Il punto più critico è proprio l’esclusione sistematica del responsabile dei lavori dal processo di gestione delle violazioni. Quando il CSE interviene in modo diretto e isolato, senza mantenere il flusso informativo verso il RL, si rompe la catena delle responsabilità, si depotenzia il sistema di prevenzione e si scarica tutto il peso operativo e giuridico sul coordinatore.

Tutelare la sicurezza dei lavoratori non può trasformarsi in un esercizio solitario, né in una forzatura degli strumenti normativi. La legge definisce ruoli, priorità e limiti proprio per garantire un equilibrio tra prevenzione, gestione e responsabilità. Alterare questo equilibrio può sembrare più rapido o più efficace nell’immediato, ma nel lungo periodo crea solo inefficienza e conflitti tra le figure coinvolte nel cantiere.

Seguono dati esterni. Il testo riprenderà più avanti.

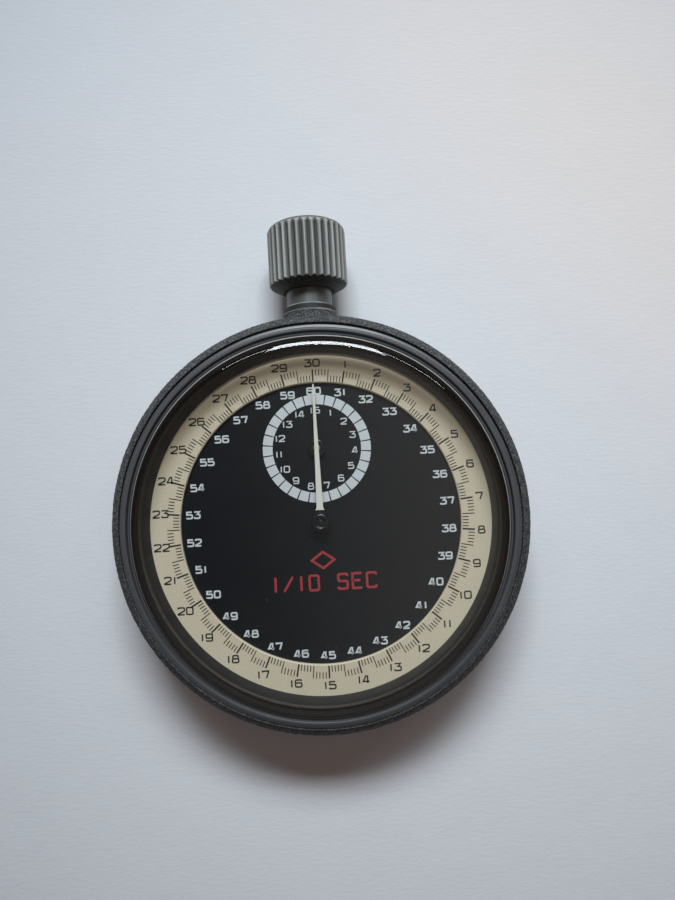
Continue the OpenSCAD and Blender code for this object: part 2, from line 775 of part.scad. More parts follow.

La sicurezza si costruisce con metodo, non con improvvisazioni

La sicurezza non si impone, si costruisce nel tempo, applicando le regole con coerenza e rispettando i ruoli. Ogni volta che si forza questo equilibrio, anche in buona fede, si genera confusione, si deresponsabilizzano le imprese e si espone il CSE a rischi che la legge non gli assegna.

Nel cantiere serve metodo, non scorciatoie. E serve il coraggio di coinvolgere chi ha la responsabilità, anche quando è più comodo intervenire in autonomia. Solo così la prevenzione diventa un sistema che regge, non una gestione improvvisata sotto pressione.